私たちは帰国生の学習において多様な形で支援を行ってきた経験を活かし、個別の生徒が抱える問題を解消するために私たちができることに関する模索や実践をこれからも続けることで、彼らが大きな変化が予想される社会の中で大きな役割を担えるよう教育手法を精緻化させたいと考えています。
 また、日本より先に産業社会の転換を迎えることになった欧米においては、思考力が高く創造性豊かな人材を巡る競争が激しさを増しており、日本国内でも教育のあり方を考え直すことが急務と言えます。
しかし、上でも述べたような「ゆとり教育」と知識の多さのみが学力と評価される教育の間で振り子のように揺れる日本の教育の現状は、次世代を担う人々に求められる能力の習得につながらないばかりか、彼らから自発的に学び考える意欲を十分に引き出せないままでいます。
一般的にはAO入試は学生の学力を低下させたという根強い批判があるものの、社会的に有意な活動をしている卒業生を多く輩出する大学の一部には小論文試験を積極的に取り入れようとする動きがあり、これは小論文試験に向けた学習が適切な形で行われれば大きな将来性を秘めた人材の育成が可能になるという認識が一定の範囲の大学の教員に共有されていることを示しています。
私たちには、日本の教育制度で学んできた大多数の子どもとは教育的な背景が異なる帰国生を対象にしてきたとは言え、小論文を中心に思考力や論述力を高めるための教育に先駆的に取り組んできた経験があり、それを基に「自律的に思考できる個人」を育成するために望ましい教育のあり方とはどのようなものであるかということについての考察を継続的に行ってきました。

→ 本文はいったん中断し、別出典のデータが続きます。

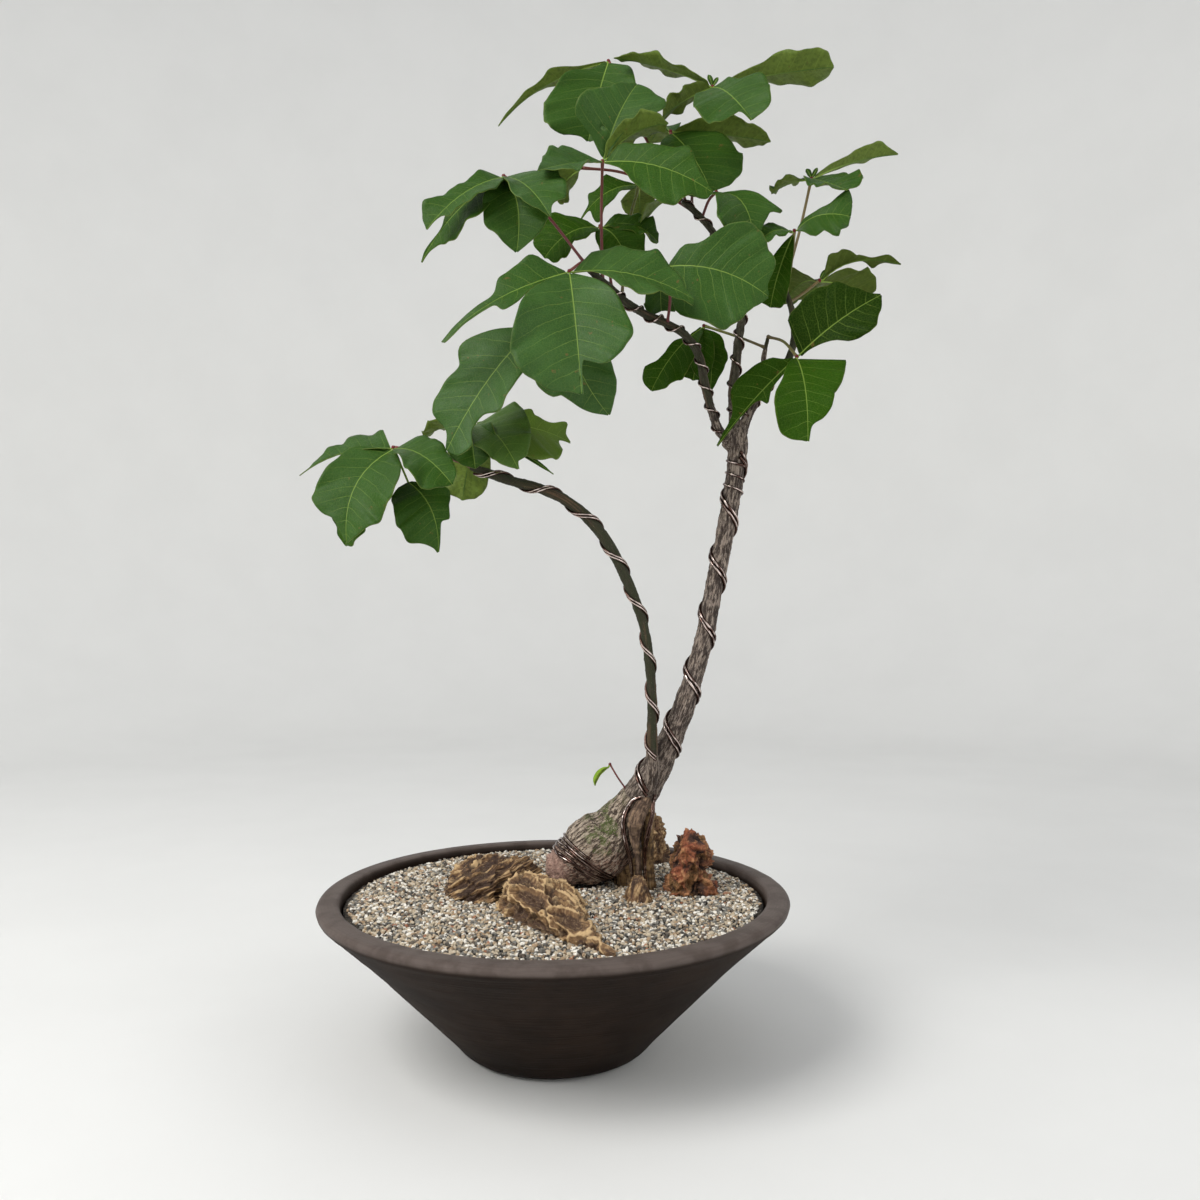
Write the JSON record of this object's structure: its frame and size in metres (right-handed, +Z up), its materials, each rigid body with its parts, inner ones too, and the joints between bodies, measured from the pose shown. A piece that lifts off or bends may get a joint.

今後もこのような方針の下で教育的な模索・実践を行い、その成果を広く社会で共有されるような取り組みを続けることにより、より多くの人々がその潜在能力を現実のものにし、社会的に有益な活動に主体的に臨めるようになるための土台を構築できればと考えています。
 我々が上述の方針の下で行う活動は、様々な分野における中心的な人材を育成することを可能にする点で、社会全体の利益に資するものだと考えます。
また、昨今、帰国生の教育に関しては予備校や塾といった営利的な主体が参入していますが、そこでは伝統的に将来の受講生をより多く確保するために、充実した受験実績を修める可能性の高い生徒に入塾後早い段階で関心が集まり、そうでない生徒の指導がおざなりになることが珍しくありません。適切な教育による恩恵をできるだけ広範囲な人に享受してもらうという目的を達成するためにも、「学びを結ぶ会」は特定非営利活動法人という立場から活動を展開していきたいと思います。